- Born: 15 March 1949 (age 77) Lahore, Pakistan
- Education: University of the Punjab
- Occupations: professor, poet, writer
- Website: saadatsaeed.ca

= Saadat Saeed =

Saadat Saeed is a professor of Urdu language and literature at Government College University, Lahore and contemporary critic and poet of Urdu language.

==Early life==
Saadat Saeed was born at Lahore on 15 March 1949 as Saadat Hassan. His father A. D. Nasim was known in the various fields of Urdu language and literature.

==Education==
1. In 1963, Saadat Saeed passed his matriculation from Board of Intermediate and Secondary Education, Lahore. After passing Intermediate from the same board in 1965 he got admission in University of the Punjab. He got his first degree with a roll of honour and scholarship in 1967. In 1969, Saadat Saeed stood first in M.A. Urdu and received a gold medal. In 1988 he completed his PhD from the same university.
2. PhD	1988	Urdu Qasida	University of the Punjab Lahore.
3. M.A.	1969	Urdu (with Gold Medal)First class First in Punjab	University of the Punjab Lahore.
4. B.A.	1967	Urdu, philosophy, English
5. Persian(Roll of Honour)	University of the Punjab Lahore.
6. F.A	1965	English, philosophy, History. Persian	Board of Higher Secondary and Intermediate Lahore

==Teaching career==
In 1970, Saadat Saeed started his career as a lecturer from Govt. Islamia College, Lyallpur (Faisalabad). Three years after, he was transferred to Govt. Islamia College, (Railway Road) Lahore. He joined Government College, Lahore in 1986 as a lecturer. After some time, he was first promoted as Assistant Professor and then Associate Professor in 1995. He was transferred to Government College, Asghar Mall, Rawalpindi as Professor in 1999. After serving a few months there, he moved to Ankara University, Turkey as chairman Ankara Urdu Chair.
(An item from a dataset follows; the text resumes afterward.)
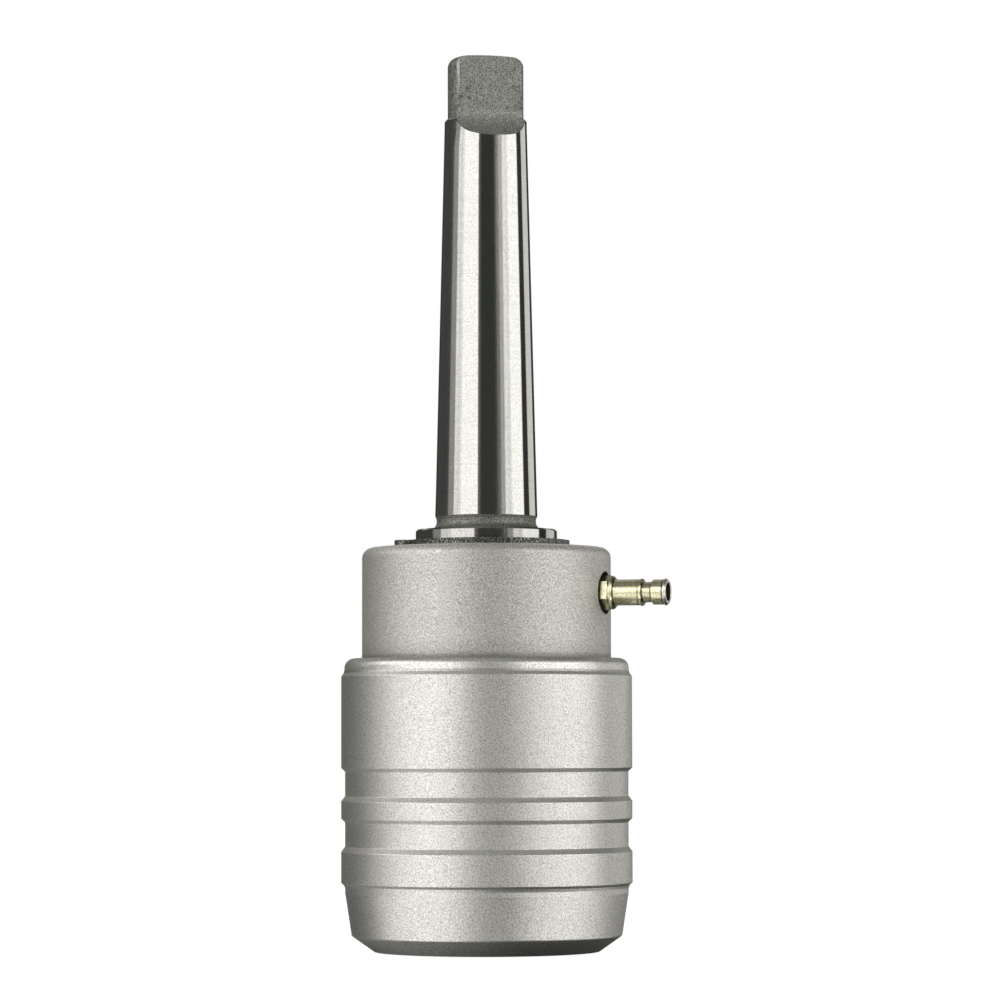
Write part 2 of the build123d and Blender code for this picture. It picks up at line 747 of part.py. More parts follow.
# ================================================================ release sleeve
with BuildPart() as release_sleeve:
    with BuildSketch(Plane.XZ) as sleeve_outline:
        with BuildLine():
            Polyline(
                (sleeve_neck_r - sleeve_lip_r, sleeve_top_z),
                (sleeve_bore_r, sleeve_top_z),
                (sleeve_bore_r, spring_seat_z),
                (sleeve_land_r, spring_seat_z),
                (sleeve_land_r, cam_top_z),
                (recess_r, cam_ref_z - (recess_r - cam_ref_r) / cam_slope),
                (recess_r, recess_bot_z),
                (sleeve_land_r, recess_bot_z),
                (sleeve_land_r, 2.86),
                (18.4, 1.51),
                (18.4, sleeve_bot_z),
                (19.9, sleeve_bot_z),
                (23.82, 2.93),
                (24.93, 10.2),
                (24.98, 10.4),
                (24.98, 11.3),
                (25.20, 11.78),
                (sleeve_r, 12.24),
                (sleeve_r, 17.66),
                (sleeve_groove_r, 18.60),
                (sleeve_groove_r, 22.84),
                (sleeve_r, 23.50),
                (sleeve_r, 26.54),
                (sleeve_groove_r, 27.46),
                (sleeve_groove_r, 31.74),
                (sleeve_r, 32.39),
                (sleeve_r, 48.45),
                (25.27, 49.08),
                (25.15, 49.45),
                (sleeve_neck_r, sleeve_top_z - sleeve_lip_r),
            )
            ThreePointArc(
                (sleeve_neck_r, sleeve_top_z - sleeve_lip_r),
                (sleeve_neck_r - sleeve_lip_r * (1 - math.sin(math.radians(45))),
                 sleeve_top_z - sleeve_lip_r * (1 - math.cos(math.radians(45)))),
                (sleeve_neck_r - sleeve_lip_r, sleeve_top_z),
            )
        make_face()
        # small roundings of the turned outer corners
        fillet(
            [v for v in sleeve_outline.vertices()
             if v.X > sleeve_r - 0.01 and 12 < v.Y < 49],
            radius=0.18,
        )
        fillet(
            [v for v in sleeve_outline.vertices()
             if abs(v.X - sleeve_groove_r) < 0.01 and 18 < v.Y < 32],
            radius=0.15,
        )
        fillet(
            [v for v in sleeve_outline.vertices() if abs(v.Y - 2.93) < 0.01],
            radius=0.45,
        )
    revolve(axis=Axis.Z)
    # keyway for the guide pin, open at the top
    with BuildSketch(radial(guide_angle, sleeve_bore_r - 1.0, 0)) as keyway:
        with Locations((0, (keyway_bot_z + keyway_w / 2 + sleeve_top_z + 2) / 2)):
            Rectangle(keyway_w, sleeve_top_z + 2 - keyway_bot_z - keyway_w / 2)
        with Locations((0, keyway_bot_z + keyway_w / 2)):
            Circle(keyway_w / 2)
    extrude(amount=keyway_r - sleeve_bore_r + 1.0, mode=Mode.SUBTRACT)
release_sleeve.part.label = "release_sleeve"
export_step(release_sleeve.part, "parts/release_sleeve.step")

# ================================================================ locking pins
# Stepped pins: a flat face for the cutter's flat, a domed head for the sleeve's cone.
dome_edge_r = pin_apex_r - pin_dome_r + math.sqrt(pin_dome_r**2 - pin_head_r**2)
dome_mid = math.radians(22)
pin_profile = (
    (pin_face_r, 0),
    (pin_face_r, pin_shank_r - 0.4),
    (pin_face_r + 0.4, pin_shank_r),
    (pin_shoulder_r, pin_shank_r),
    (pin_shoulder_r, pin_head_r),
    (dome_edge_r, pin_head_r),
)
dome_mid_pt = (
    pin_apex_r - pin_dome_r + pin_dome_r * math.cos(dome_mid),
    pin_dome_r * math.sin(dome_mid),
)

with BuildPart() as locking_pin_a:
    with BuildSketch(Plane.XZ) as pin_a_outline:
        with BuildLine():
            Polyline(*[(u, pin_z + v) for u, v in pin_profile])
            ThreePointArc(
                (dome_edge_r, pin_z + pin_head_r),
                (dome_mid_pt[0], pin_z + dome_mid_pt[1]),
                (pin_apex_r, pin_z),
            )
            Line((pin_apex_r, pin_z), (pin_face_r, pin_z))
        make_face()
    revolve(axis=Axis((0, 0, pin_z), (1, 0, 0)))
locking_pin_a.part.label = "locking_pin_a"
export_step(locking_pin_a.part, "parts/locking_pin_a.step")

with BuildPart() as locking_pin_b:
    with BuildSketch(Plane.YZ) as pin_b_outline:
        with BuildLine():
            Polyline(*[(u, pin_z + v) for u, v in pin_profile])
            ThreePointArc(
                (dome_edge_r, pin_z + pin_head_r),
                (dome_mid_pt[0], pin_z + dome_mid_pt[1]),
                (pin_apex_r, pin_z),
            )
            Line((pin_apex_r, pin_z), (pin_face_r, pin_z))
        make_face()
    revolve(axis=Axis((0, 0, pin_z), (0, 1, 0)))
locking_pin_b.part.label = "locking_pin_b"
export_step(locking_pin_b.part, "parts/locking_pin_b.step")
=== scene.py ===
"""Quick-change arbor for annular cutters, shown standing on its nose."""

import bpy
import math
from mathutils import Matrix, Vector


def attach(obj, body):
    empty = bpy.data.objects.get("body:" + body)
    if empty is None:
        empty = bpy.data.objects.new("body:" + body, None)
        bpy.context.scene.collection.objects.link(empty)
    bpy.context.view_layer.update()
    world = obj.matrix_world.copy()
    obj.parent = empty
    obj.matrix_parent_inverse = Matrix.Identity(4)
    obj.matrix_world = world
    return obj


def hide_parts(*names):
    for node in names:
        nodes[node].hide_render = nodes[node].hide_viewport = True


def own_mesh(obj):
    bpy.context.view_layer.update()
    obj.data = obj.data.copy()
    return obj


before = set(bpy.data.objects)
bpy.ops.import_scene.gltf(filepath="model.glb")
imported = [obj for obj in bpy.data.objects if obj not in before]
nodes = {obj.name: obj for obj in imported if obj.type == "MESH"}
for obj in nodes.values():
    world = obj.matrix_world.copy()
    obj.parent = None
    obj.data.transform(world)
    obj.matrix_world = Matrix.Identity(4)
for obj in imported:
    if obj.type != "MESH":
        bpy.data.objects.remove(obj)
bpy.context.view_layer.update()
MM = 0.001
scene = bpy.context.scene

# ------------------------------------------------------------------ camera
VIEW_AZ = math.radians(18.0)  # the nipple points right and a little towards the viewer
DIST = 726.3 * MM
CAM_Z = 37.2 * MM
PITCH = math.radians(3.35)
ROLL = math.radians(-0.11)
SIDE = 2.43 * MM
toward = Vector((math.sin(VIEW_AZ), -math.cos(VIEW_AZ), 0.0))
right = Vector((math.cos(VIEW_AZ), math.sin(VIEW_AZ), 0.0))

cam_data = bpy.data.cameras.new("camera")
cam_data.sensor_width = 36.0
cam_data.lens = 4106.0 * 36.0 / 1000.0
cam_data.clip_start = 0.01
cam_data.clip_end = 50.0
cam = bpy.data.objects.new("camera", cam_data)
scene.collection.objects.link(cam)
look = (-toward * math.cos(PITCH) + Vector((0, 0, 1)) * math.sin(PITCH)).normalized()
up = right.cross(look).normalized()
rot = Matrix((right, up, -look)).transposed()
cam.matrix_world = (
    Matrix.Translation(toward * DIST + right * SIDE + Vector((0, 0, CAM_Z)))
    @ rot.to_4x4()
    @ Matrix.Rotation(ROLL, 4, "Z")
)
scene.camera = cam
scene.view_settings.view_transform = "Standard"
scene.view_settings.look = "None"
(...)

In 2004, he returned to Pakistan and again joined GC University, Lahore as Professor.

==Books==
- Jayhat Numayee (Studies in Contemporary Short story) Published by Dastavez Matboaat Lahore. 1995
- Fun Aur Khaliq (Studies in Contemporary Poetry) Dastavez Matboaat Lahore.
- Iqbal aik Saqafti Tnazur Dastavez Matboaat Lahore.1998
- Kajli Bun (Poems) Published by Sang-e-Meel publication Lahore 1988.
- Adab Aur Nafi-e-Adab Dastavez Matboaat Lahore.1999
- Iqbal and The Sahiwal (Editor) Published by Iqbal Academy Lahore
- Ibn-e-Arabi Ka Nazria-e-Wahdat ul Wajood (Editor) Published by Iqbal-Shariati Foundation Lahore
- Chand Waqt Translation from Turkish poetry Maktba Al Farooq Wahdat Road Lahore 1998.
- Bansry Chup Hey Dastavez Matboat Urdu Bazar Lahore.